**TASK TO CARRY OUT:** Extract the first line through the line containing "return thing" from the listing below, exactly as written.

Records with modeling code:

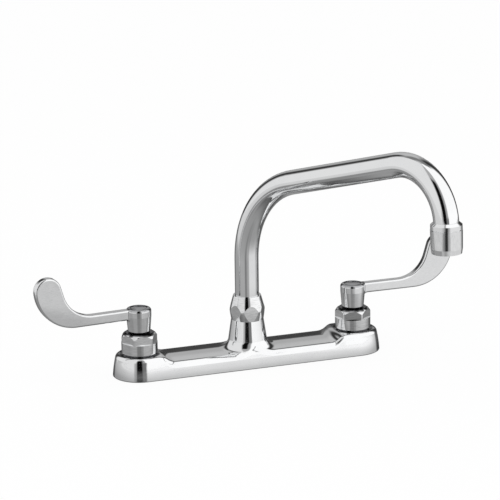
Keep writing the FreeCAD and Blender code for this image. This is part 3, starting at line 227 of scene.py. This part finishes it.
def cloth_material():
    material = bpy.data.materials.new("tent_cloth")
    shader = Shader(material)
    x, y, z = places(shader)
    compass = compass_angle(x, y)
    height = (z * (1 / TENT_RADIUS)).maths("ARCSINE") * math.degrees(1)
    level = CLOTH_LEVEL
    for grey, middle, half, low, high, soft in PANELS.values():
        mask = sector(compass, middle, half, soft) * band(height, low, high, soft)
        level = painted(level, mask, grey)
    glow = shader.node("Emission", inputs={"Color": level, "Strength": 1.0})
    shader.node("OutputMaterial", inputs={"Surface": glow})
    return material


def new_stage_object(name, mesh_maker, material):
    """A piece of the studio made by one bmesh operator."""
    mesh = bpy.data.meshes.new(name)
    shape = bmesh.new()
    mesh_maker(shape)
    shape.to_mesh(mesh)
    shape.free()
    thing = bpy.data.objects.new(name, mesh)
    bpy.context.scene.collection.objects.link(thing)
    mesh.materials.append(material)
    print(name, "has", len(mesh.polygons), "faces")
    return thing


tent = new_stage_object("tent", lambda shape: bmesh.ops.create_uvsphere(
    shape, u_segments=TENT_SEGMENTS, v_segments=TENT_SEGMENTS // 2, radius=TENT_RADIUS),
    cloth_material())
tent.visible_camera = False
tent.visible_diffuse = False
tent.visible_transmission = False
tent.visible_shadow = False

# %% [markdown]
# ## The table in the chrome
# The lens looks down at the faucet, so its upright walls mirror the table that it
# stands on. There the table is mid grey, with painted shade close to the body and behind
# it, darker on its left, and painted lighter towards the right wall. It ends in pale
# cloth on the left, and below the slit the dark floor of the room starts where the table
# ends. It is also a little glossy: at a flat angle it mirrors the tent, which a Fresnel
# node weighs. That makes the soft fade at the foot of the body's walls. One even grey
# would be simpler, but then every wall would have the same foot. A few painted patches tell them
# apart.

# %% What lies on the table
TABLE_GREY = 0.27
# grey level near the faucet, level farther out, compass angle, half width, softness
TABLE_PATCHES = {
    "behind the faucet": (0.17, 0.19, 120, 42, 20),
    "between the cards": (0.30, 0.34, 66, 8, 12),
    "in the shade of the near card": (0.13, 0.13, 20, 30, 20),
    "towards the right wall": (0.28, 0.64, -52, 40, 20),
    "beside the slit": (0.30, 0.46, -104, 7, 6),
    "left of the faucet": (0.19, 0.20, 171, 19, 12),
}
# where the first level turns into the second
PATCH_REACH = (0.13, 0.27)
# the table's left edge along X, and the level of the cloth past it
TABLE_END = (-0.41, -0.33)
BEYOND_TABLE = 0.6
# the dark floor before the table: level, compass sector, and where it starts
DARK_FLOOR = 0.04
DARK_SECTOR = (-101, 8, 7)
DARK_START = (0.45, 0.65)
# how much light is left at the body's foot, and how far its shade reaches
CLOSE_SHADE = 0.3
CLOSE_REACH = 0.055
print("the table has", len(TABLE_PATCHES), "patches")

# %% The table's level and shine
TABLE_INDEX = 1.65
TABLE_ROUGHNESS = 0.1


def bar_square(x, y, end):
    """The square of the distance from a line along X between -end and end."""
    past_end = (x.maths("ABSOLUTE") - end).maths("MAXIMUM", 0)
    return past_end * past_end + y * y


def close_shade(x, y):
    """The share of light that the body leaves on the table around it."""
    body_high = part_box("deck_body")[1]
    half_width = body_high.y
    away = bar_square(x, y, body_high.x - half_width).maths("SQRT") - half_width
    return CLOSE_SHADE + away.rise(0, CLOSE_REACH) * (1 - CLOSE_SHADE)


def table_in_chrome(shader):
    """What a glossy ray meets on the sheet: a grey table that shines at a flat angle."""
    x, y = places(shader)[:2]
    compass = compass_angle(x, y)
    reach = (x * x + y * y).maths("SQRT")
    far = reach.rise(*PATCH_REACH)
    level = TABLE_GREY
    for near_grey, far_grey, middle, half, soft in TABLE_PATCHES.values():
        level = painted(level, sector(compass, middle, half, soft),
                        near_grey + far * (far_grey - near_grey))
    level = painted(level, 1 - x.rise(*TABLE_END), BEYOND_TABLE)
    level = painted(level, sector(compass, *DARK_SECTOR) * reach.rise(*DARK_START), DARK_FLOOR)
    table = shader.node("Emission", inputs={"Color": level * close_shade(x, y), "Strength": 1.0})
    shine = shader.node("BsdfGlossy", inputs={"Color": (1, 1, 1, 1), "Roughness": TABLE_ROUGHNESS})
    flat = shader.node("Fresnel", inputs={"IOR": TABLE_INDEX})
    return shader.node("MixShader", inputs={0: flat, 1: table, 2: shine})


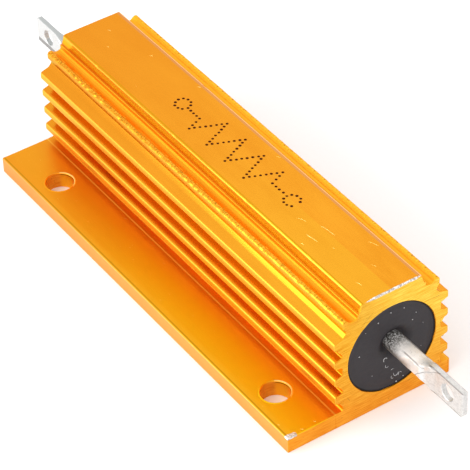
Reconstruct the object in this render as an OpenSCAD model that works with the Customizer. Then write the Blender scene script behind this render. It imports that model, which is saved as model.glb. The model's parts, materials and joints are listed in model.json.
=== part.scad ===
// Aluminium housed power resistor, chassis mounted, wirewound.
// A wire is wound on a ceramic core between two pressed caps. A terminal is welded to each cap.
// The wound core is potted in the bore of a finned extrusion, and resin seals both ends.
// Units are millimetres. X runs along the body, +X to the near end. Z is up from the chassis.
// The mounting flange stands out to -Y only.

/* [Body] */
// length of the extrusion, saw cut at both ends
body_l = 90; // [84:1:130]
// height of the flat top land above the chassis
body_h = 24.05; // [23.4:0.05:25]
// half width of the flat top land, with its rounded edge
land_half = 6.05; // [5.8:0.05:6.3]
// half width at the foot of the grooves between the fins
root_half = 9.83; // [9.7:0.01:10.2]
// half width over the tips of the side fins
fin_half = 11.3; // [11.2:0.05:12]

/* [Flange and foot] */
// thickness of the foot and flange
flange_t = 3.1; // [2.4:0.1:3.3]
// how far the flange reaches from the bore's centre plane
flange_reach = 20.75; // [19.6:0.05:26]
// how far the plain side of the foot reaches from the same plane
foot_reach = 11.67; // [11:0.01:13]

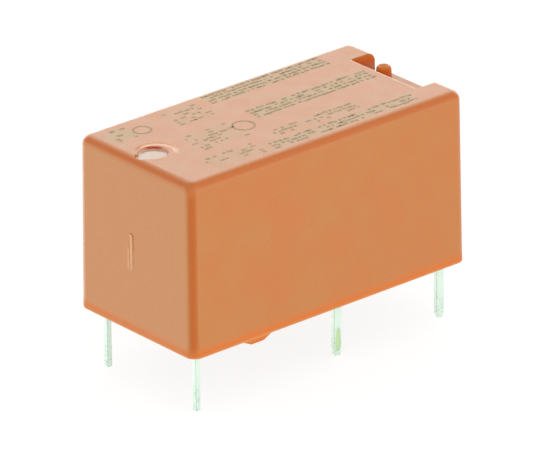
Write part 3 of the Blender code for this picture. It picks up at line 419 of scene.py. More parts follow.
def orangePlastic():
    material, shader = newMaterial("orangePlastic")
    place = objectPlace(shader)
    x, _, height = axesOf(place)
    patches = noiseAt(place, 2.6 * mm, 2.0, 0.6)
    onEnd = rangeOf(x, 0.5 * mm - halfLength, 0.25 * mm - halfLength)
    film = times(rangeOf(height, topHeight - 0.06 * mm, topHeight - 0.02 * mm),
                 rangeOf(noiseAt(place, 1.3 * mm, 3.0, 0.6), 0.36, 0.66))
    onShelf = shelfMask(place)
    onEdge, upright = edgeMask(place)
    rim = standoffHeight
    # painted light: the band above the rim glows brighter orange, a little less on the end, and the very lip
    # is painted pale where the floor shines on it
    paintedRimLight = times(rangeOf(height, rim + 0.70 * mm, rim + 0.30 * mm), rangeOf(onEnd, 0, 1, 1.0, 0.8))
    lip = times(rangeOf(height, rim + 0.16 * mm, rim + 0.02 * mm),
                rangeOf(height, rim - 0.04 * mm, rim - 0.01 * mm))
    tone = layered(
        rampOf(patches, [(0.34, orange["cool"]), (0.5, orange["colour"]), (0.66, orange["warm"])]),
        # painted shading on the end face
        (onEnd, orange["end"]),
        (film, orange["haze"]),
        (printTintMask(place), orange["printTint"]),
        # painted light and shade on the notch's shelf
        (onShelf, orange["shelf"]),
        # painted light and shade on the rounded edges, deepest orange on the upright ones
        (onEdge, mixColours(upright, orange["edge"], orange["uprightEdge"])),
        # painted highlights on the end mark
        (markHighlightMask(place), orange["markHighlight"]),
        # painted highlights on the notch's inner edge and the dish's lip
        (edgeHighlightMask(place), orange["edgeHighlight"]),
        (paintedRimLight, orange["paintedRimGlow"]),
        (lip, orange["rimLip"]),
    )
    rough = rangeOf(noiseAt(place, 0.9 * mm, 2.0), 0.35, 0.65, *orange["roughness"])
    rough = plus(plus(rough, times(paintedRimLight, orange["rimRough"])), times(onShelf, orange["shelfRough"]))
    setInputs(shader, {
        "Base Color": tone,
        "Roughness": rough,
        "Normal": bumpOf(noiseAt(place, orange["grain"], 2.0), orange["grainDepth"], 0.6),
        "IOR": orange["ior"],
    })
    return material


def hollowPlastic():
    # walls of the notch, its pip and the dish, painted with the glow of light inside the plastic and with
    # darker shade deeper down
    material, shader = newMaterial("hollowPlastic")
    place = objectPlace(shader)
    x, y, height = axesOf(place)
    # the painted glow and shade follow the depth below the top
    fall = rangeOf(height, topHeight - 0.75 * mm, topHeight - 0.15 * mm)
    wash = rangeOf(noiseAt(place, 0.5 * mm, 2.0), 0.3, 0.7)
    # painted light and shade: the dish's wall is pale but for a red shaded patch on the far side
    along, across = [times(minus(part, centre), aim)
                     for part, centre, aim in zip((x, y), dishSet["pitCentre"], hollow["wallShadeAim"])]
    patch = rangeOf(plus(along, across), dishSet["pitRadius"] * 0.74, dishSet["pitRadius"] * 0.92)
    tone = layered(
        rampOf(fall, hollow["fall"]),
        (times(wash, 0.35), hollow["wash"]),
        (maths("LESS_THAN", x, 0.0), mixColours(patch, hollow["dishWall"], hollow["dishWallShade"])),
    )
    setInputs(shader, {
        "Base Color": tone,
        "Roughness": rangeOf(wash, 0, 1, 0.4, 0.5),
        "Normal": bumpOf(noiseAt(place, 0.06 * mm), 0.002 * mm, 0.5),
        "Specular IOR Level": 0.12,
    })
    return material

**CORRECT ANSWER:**
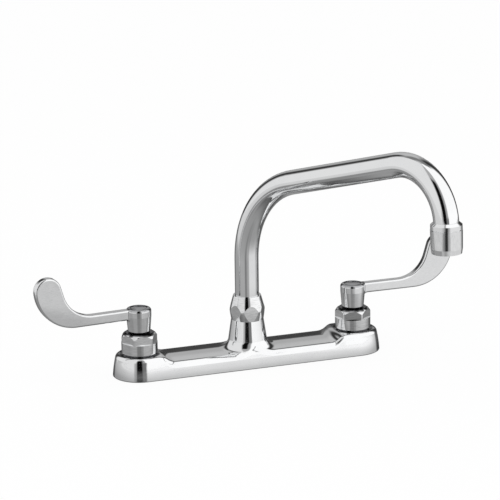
Keep writing the FreeCAD and Blender code for this image. This is part 3, starting at line 227 of scene.py. This part finishes it.
def cloth_material():
    material = bpy.data.materials.new("tent_cloth")
    shader = Shader(material)
    x, y, z = places(shader)
    compass = compass_angle(x, y)
    height = (z * (1 / TENT_RADIUS)).maths("ARCSINE") * math.degrees(1)
    level = CLOTH_LEVEL
    for grey, middle, half, low, high, soft in PANELS.values():
        mask = sector(compass, middle, half, soft) * band(height, low, high, soft)
        level = painted(level, mask, grey)
    glow = shader.node("Emission", inputs={"Color": level, "Strength": 1.0})
    shader.node("OutputMaterial", inputs={"Surface": glow})
    return material


def new_stage_object(name, mesh_maker, material):
    """A piece of the studio made by one bmesh operator."""
    mesh = bpy.data.meshes.new(name)
    shape = bmesh.new()
    mesh_maker(shape)
    shape.to_mesh(mesh)
    shape.free()
    thing = bpy.data.objects.new(name, mesh)
    bpy.context.scene.collection.objects.link(thing)
    mesh.materials.append(material)
    print(name, "has", len(mesh.polygons), "faces")
    return thing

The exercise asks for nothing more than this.